● **Task goal**:
Identify and pull out each line of the entries in which "script" occurs.

● **Records for the task**:

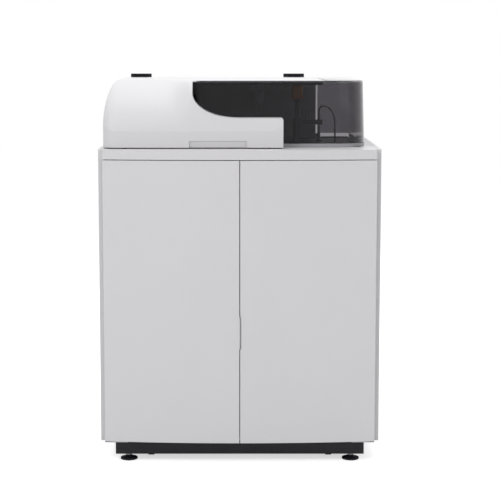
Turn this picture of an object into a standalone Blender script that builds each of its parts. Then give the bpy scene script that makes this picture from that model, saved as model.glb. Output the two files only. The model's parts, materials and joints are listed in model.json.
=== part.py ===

...

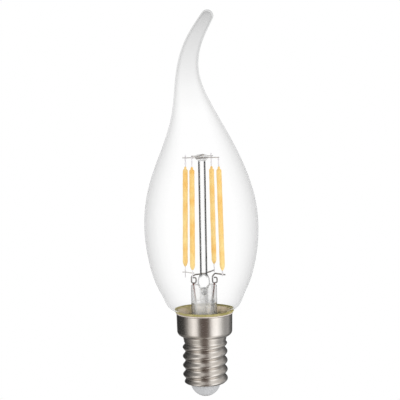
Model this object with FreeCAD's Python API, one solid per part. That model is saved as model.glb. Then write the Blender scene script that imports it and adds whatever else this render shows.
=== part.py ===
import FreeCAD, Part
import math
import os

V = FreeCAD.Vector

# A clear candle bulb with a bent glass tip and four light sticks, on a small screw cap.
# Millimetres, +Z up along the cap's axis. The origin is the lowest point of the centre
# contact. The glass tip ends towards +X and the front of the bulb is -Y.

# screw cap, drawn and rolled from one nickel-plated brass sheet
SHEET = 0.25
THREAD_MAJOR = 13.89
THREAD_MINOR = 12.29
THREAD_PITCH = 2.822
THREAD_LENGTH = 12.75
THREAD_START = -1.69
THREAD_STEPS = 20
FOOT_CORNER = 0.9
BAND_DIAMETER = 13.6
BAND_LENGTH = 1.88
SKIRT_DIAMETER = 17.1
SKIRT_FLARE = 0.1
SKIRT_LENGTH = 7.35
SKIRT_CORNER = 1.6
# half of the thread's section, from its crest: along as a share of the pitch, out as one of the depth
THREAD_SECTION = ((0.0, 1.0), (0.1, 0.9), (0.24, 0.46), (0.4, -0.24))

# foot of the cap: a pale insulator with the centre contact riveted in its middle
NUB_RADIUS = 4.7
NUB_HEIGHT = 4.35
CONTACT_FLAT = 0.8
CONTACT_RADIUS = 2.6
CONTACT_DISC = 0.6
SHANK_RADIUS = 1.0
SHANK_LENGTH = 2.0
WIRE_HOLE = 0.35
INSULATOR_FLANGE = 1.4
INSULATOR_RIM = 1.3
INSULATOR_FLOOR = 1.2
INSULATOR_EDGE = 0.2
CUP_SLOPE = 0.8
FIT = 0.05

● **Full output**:
Turn this picture of an object into a standalone Blender script that builds each of its parts. Then give the bpy scene script that makes this picture from that model, saved as model.glb. Output the two files only. The model's parts, materials and joints are listed in model.json.
Model this object with FreeCAD's Python API, one solid per part. That model is saved as model.glb. Then write the Blender scene script that imports it and adds whatever else this render shows.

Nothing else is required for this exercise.